Interview mit Ethnologe Stefan Leins:"Börsenhandel ist eine sehr körperliche Arbeit"

Interview mit Ethnologe Stefan Leins: Der Paradeplatz in Zürich, auf den ersten Blick einer der bekanntesten Orte der Schweiz. Auf den zweiten: eine Black Box.

Der Paradeplatz in Zürich, auf den ersten Blick einer der bekanntesten Orte der Schweiz. Auf den zweiten: eine Black Box.

(Foto: imago stock&people)

In der Bank wird geprasst und gekokst? Von wegen. Der Ethnologe Stefan Leins hat zwei Jahre lang mitgearbeitet und fand heraus: Vieles davon ist nur Theater.

Von Pia Ratzesberger und Charlotte Theile

Er verherrlicht das Geld, er giert nach Macht und er missachtet die Moral: So stellen sich viele Menschen den Banker vor, ein klischeehaftes Wesen, das sie doch längst von der Kinoleinwand kennen. Doch geht es in den Finanzinstituten der Welt wirklich so zu wie in The Wolf of Wall Street? Was sind das für Menschen, bei denen sich Tag für Tag alles um Millionen und Milliarden dreht?

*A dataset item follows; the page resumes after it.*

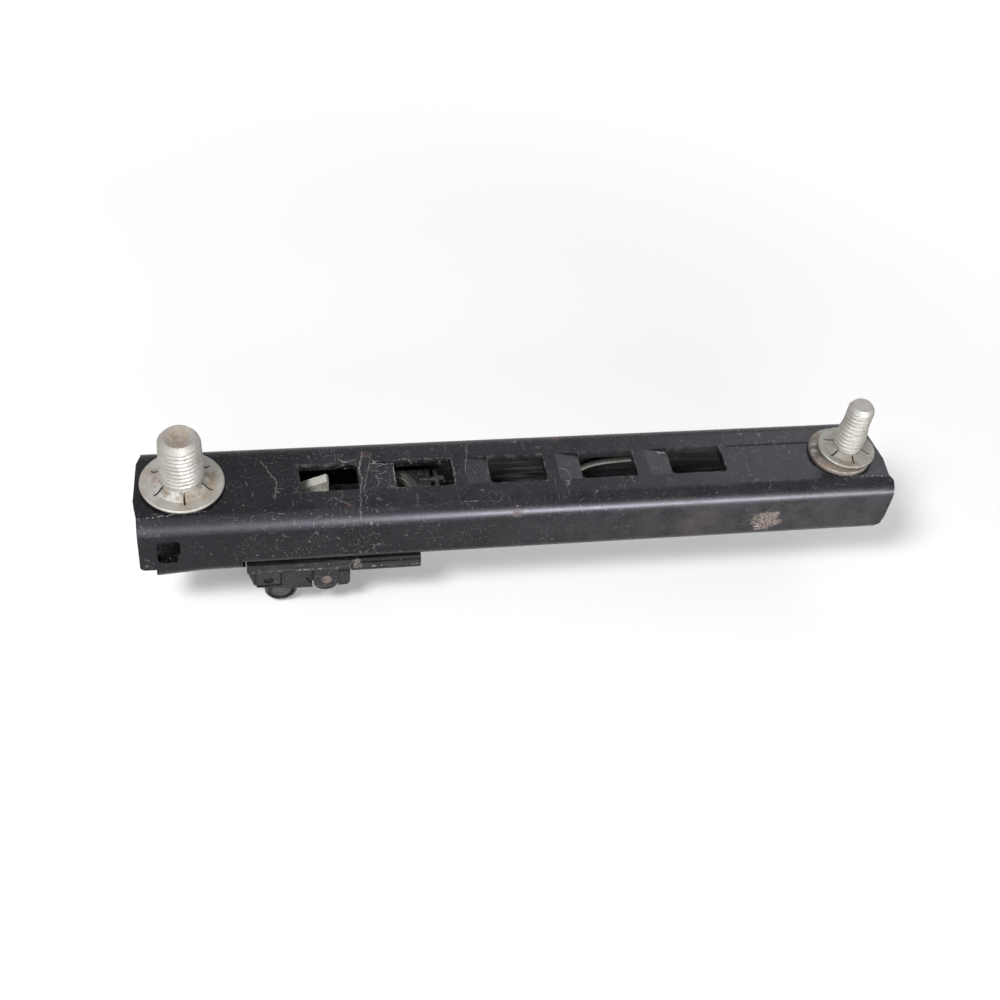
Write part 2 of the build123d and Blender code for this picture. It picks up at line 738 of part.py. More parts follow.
# Moulded shoe under the lips, hung from the carriage plate by tongues that run between the lips
with BuildPart() as outer_shoe:
    with BuildSketch(Plane.XZ):
        with BuildLine():
            Polyline(
                (ledge_start, ledge_top),
                (ledge_end, ledge_top),
                (ledge_end - ledge_thickness * joint_lean, ledge_bottom),
                (ledge_start, ledge_bottom),
                close=True,
            )
        make_face()
    extrude(amount=body_width / 2, both=True)
    with BuildSketch(Plane.XY.offset(ledge_top)) as tongues:
        with Locations(((carriage_start + fork_end) / 2 + 0.5, 0)):
            Rectangle(fork_end - carriage_start - 1, tongue_width)
    extrude(amount=plate_bottom - ledge_top)
    # Cheeks
    with BuildSketch(Plane.XZ):
        with BuildLine():
            Polyline(
                (ledge_start, ledge_bottom),
                *[(x, ledge_top - drop) for x, drop in cheek_points],
                (cheek_end, ledge_bottom),
                close=True,
            )
        make_face()
    extrude(amount=cheek_width / 2, both=True)
    # Walls set back behind the cheeks and the lugs
    with BuildSketch(Plane.XZ):
        with BuildLine():
            Polyline(
                (back_wall_start, ledge_bottom),
                (back_wall_start, back_wall_bottom),
                (pad_end - back_wall_inset, back_wall_bottom),
                (pad_end - back_wall_inset, ledge_bottom),
                close=True,
            )
        make_face()
    extrude(amount=cheek_width / 2 - back_wall_inset, both=True)
    # Barrel-ended lugs behind the cheeks
    with BuildSketch(Plane.XZ):
        with BuildLine():
            Polyline(
                (lug_centre_x - barrel_radius, ledge_bottom),
                (lug_centre_x - barrel_radius, barrel_bottom + barrel_radius),
                (lug_centre_x + barrel_radius, barrel_bottom + barrel_radius),
                (lug_centre_x + barrel_radius, ledge_bottom),
                close=True,
            )
        make_face()
        with Locations((lug_centre_x, barrel_bottom + barrel_radius)):
            Circle(barrel_radius)
    extrude(amount=cheek_width / 2 + barrel_proud, both=True)
    # Open middle between the cheeks, and the slot for the tail
    with BuildSketch(Plane.YZ):
        with Locations((0, ledge_bottom)):
            Rectangle(2 * cheek_inner, 2 * rail_height, align=(Align.CENTER, Align.MAX))
    extrude(amount=2 * ledge_end, mode=Mode.SUBTRACT)
    with BuildSketch(Plane.XY.offset(plate_bottom)):
        with Locations(((tail_slot_start + tail_slot_end) / 2, 0)):
            Rectangle(tail_slot_end - tail_slot_start, tail_slot_width)
        with Locations((nut_x, 0)):
            Circle(nut_neck_diameter / 2 + shoe_gap)
    extrude(amount=-rail_height, mode=Mode.SUBTRACT)
    with BuildSketch(Plane.XY.offset(plate_bottom)):
        with Locations((ledge_start - 1, 0)):
            Rectangle(tail_slot_start - ledge_start + 1, tail_slot_width, align=(Align.MIN, Align.CENTER))
    extrude(amount=ledge_top - plate_bottom, mode=Mode.SUBTRACT)
    # Windows for the square inserts
    with BuildSketch(Plane.XZ):
        with Locations((recess_start + recess_length / 2, recess_top - recess_height / 2)):
            Rectangle(recess_length, recess_height)
    extrude(amount=body_width, both=True, mode=Mode.SUBTRACT)
    for side in (1, -1):
        with BuildSketch(Plane.XZ.offset(side * cheek_width / 2)):
            with Locations((recess_start + recess_length / 2, recess_top - recess_height / 2)):
                Rectangle(recess_length + 2 * recess_rebate, recess_height + 2 * recess_rebate)
        extrude(amount=-side * recess_rebate_depth, mode=Mode.SUBTRACT)
    # Rivet holes through the lugs
    with BuildSketch(Plane.XZ):
        with Locations((barrel_rivet_x, barrel_rivet_z)):
            Circle(barrel_rivet_diameter / 2)
    extrude(amount=body_width, both=True, mode=Mode.SUBTRACT)
outer_shoe.part.label = "outer_shoe"
export_step(outer_shoe.part, "parts/outer_shoe.step")

for side, name in ((1, "near"), (-1, "far")):
    with BuildPart() as cheek_insert:
        with BuildSketch(Plane.XZ.offset(side * (cheek_width / 2 - insert_recess))):
            with Locations((recess_start + recess_length / 2, recess_top - recess_height / 2)):
                Rectangle(recess_length, recess_height)
            with Locations((insert_bore_x, insert_bore_z)):
                Circle(insert_bore / 2, mode=Mode.SUBTRACT)
        extrude(amount=-side * (cheek_thickness - insert_recess))
    cheek_insert.part.label = name + "_cheek_insert"
    export_step(cheek_insert.part, "parts/" + name + "_cheek_insert.step")

    with BuildPart() as insert_pin:
        with BuildSketch(Plane.XZ.offset(side * (cheek_width / 2 - insert_recess - insert_pin_recess))):
            with Locations((insert_bore_x, insert_bore_z)):
                Circle(insert_bore / 2)
        extrude(amount=-side * (cheek_thickness - insert_recess - insert_pin_recess))
    insert_pin.part.label = name + "_insert_pin"
    export_step(insert_pin.part, "parts/" + name + "_insert_pin.step")

    with BuildPart() as lug_rivet:
        with BuildSketch(Plane.XZ.offset(side * cheek_inner)):
            with Locations((barrel_rivet_x, barrel_rivet_z)):
                Circle(barrel_rivet_diameter / 2)
        extrude(amount=side * (cheek_thickness + barrel_proud + barrel_rivet_dome))
        outer_rim = lug_rivet.edges().filter_by(GeomType.CIRCLE).sort_by(Axis.Y)[0 if side > 0 else -1]
        chamfer(outer_rim, barrel_rivet_dome * 0.9)
    lug_rivet.part.label = name + "_lug_rivet"
    export_step(lug_rivet.part, "parts/" + name + "_lug_rivet.step")

    with BuildPart() as end_pad:
        with BuildSketch(Plane.XZ.offset(side * cheek_width / 2)) as pad_side:
            with BuildLine():
                Polyline(
                    (pad_start, ledge_bottom),
                    (pad_start, pad_bottom),
                    (pad_end, pad_bottom),
                    (pad_end, ledge_bottom),
                    close=True,
                )
            make_face()
            fillet(pad_side.vertices().group_by(Axis.Y)[0].sort_by(Axis.X)[-1], pad_corner)
        extrude(amount=-side * back_wall_inset)
        with BuildSketch(Plane.XZ.offset(side * cheek_width / 2)):
            with Locations(((pad_start + pad_end) / 2, ledge_bottom - pad_groove_drop)):
                Rectangle(2 * (pad_end - pad_start), pad_groove_width)
        extrude(amount=-side * pad_groove, mode=Mode.SUBTRACT)
    end_pad.part.label = name + "_end_pad"
    export_step(end_pad.part, "parts/" + name + "_end_pad.step")

# Rear saddle round the anchor nut, with side skirts along the lips and a leaning joint to the shoe
saddle_start = ledge_end + saddle_joint
with BuildPart() as rear_saddle:
    with BuildSketch(Plane.YZ.offset(saddle_end)):
        with Locations((0, saddle_top)):
            Rectangle(body_width - 2 * saddle_shoulder, saddle_thickness, align=(Align.CENTER, Align.MAX))
        for side in (1, -1):
            with Locations((side * (body_width - skirt_thickness) / 2, saddle_bottom)):
                Rectangle(
                    skirt_thickness,
                    saddle_top - saddle_thickness - saddle_bottom,
                    align=(Align.CENTER, Align.MIN),
                )
    extrude(amount=saddle_start - saddle_end - (saddle_top - saddle_bottom) * saddle_lean)
    with BuildSketch(Plane.XZ):
        with BuildLine():
            Polyline(
                (saddle_start, saddle_top),
                (saddle_start - (saddle_top - saddle_bottom) * saddle_lean, saddle_bottom),
                (ledge_start, saddle_bottom),
                (ledge_start, saddle_top),
                close=True,
            )
        make_face()
    extrude(amount=body_width, both=True, mode=Mode.SUBTRACT)
    fillet(rear_saddle.edges().filter_by(Axis.Y).group_by(Axis.X)[-1], 0.5)
    with BuildSketch(Plane.XY.offset(ledge_top)):
        with Locations((nut_x, 0)):
            Circle(nut_neck_diameter / 2)
    extrude(amount=-rail_height, mode=Mode.SUBTRACT)
rear_saddle.part.label = "rear_saddle"
export_step(rear_saddle.part, "parts/rear_saddle.step")
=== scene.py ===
import bpy
import bmesh
from functools import reduce
from math import pi, cos, sin, atan2, hypot, radians
from mathutils import Matrix, Vector


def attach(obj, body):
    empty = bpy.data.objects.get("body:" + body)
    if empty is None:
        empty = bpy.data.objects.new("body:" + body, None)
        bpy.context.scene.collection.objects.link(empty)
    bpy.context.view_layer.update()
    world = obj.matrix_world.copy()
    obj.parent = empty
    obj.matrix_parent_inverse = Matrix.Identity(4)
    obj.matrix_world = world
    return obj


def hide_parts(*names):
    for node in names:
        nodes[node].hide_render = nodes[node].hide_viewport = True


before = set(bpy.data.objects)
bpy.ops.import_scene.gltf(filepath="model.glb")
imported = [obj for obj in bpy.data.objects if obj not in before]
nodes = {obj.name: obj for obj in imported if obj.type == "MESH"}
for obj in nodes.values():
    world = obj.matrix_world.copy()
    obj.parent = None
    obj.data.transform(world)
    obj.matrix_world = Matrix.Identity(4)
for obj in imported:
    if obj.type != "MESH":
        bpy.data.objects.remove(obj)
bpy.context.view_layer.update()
mm = 0.001
weld = 1e-6  # points closer than this, in metres, are one


print("frame loaded:", len(nodes), "nodes")


class Socket:
    # one output socket, so that shader maths reads as plain arithmetic
    def __init__(self, tree, socket):
        self.tree = tree
        self.socket = socket

    def maths(self, operation, *values):
        return self.tree.add("ShaderNodeMath", {"operation": operation}, dict(enumerate(values)))

    def __add__(self, other): return self.maths("ADD", self, other)
    def __sub__(self, other): return self.maths("SUBTRACT", self, other)
    def __rsub__(self, other): return self.maths("SUBTRACT", other, self)
    def __mul__(self, other): return self.maths("MULTIPLY", self, other)
    def __truediv__(self, other): return self.maths("DIVIDE", self, other)
    def __rtruediv__(self, other): return self.maths("DIVIDE", other, self)
    def __pow__(self, other): return self.maths("POWER", self, other)
    def __abs__(self): return self.maths("ABSOLUTE", self)
    __radd__ = __add__
    __rmul__ = __mul__

    def low(self, other): return self.maths("MINIMUM", self, other)
    def high(self, other): return self.maths("MAXIMUM", self, other)
    def unit(self): return self.high(0.0).low(1.0)
    def sine(self): return self.maths("SINE", self)
    def root(self): return self.maths("SQRT", self)
    def fraction(self): return self.maths("FRACT", self)

    def ramp(self, start, end):
        # 0 at start, 1 at end, smooth between
        return self.tree.add("ShaderNodeMapRange", {"interpolation_type": "SMOOTHSTEP"},
                             {0: self, 1: start, 2: end, 3: 0.0, 4: 1.0})

    def between(self, rise, fall):
        # 1 inside a span with soft ends
        return self.ramp(*rise) * self.ramp(*fall)


def highest(masks):
    return reduce(Socket.high, masks)


class Tree:
    # a node tree, with one way to make a node in it
    def __init__(self, tree):
        self.nodes = tree.nodes
        self.links = tree.links

    def add(self, kind, settings, inputs, output=0):
        # gives that output's socket, or the node itself when the output is None
        node = self.nodes.new(kind)
        for key, value in settings.items():
            setattr(node, key, value)
        for key, value in inputs.items():
            if isinstance(value, Socket):
                self.links.new(value.socket, node.inputs[key])
            else:
                node.inputs[key].default_value = value
        return node if output is None else Socket(self, node.outputs[output])

    def split(self, kind, inputs, outputs):
        # several sockets of one node
        node = self.add(kind, {}, inputs, None)
        return [Socket(self, node.outputs[output]) for output in outputs]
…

Der Ethnologe Stefan Leins hat zwei Jahre lang in einem Zürcher Kreditinstitut mitgearbeitet, um genau das herauszufinden. Während andere Kollegen in Papua-Neuguinea forschten, wollte er dem Stamm der Banker näherkommen. Der allerdings hatte mit dem gängigen Klischee nicht mehr viel zu tun: "Die Banker, die ich kennengelernt habe, entsprechen kaum mehr dem Kokain konsumierenden, Stripklubs besuchenden Bild des Bankers. Das sind bodenständige Menschen, die ihr Gehalt in ein Eigenheim im Zürcher Umland investieren. Teuer essen, teure Ferien. Und klar: ein, zwei, vielleicht drei Autos. Solche Dinge", sagt Leins.

Weniger bodenständig ginge es hingegen immer noch an der Börse zu. "Händler schreien herum und schwitzen wie verrückt", sagt Leins. "Börsenhandel ist eine sehr körperliche Arbeit." Trotzdem sei ein Großteil davon Theater, viele der wild mit den Händen gestikulierenden Händler zögen eine Show ab und müssten dort gar nicht stehen - schließlich findet der Handel heute außerhalb des Börsenrings statt.

Händler und Banker wissen um das miese Image ihres Berufsstandes. Deshalb prahlen sie Leins zufolge nicht mehr mit ihrer Arbeit, sondern erzählen lieber von ihren Aussteigerfantasien: "Viele Banker suchen das alternative Leben. Einige haben mir gesagt: 'Weißt du, das hier mache ich jetzt zwei Jahre, dann gehe ich zu einer NGO oder mache einen Club auf'." Tatsächlich aussteigen, das tun dann aber doch nur die wenigsten. An die hohen Summen gewöhne man sich und andere Branchen könnten mit der Bankenwelt kaum mithalten, sagt Leins, selbst die Versicherungsbranche nicht. Die meisten von denen, die ihm damals vom zweiten Leben als Surflehrer vorschwärmten, arbeiten also nach wie vor als Banker - Karma-Konto und Atoll in der Südsee müssen warten.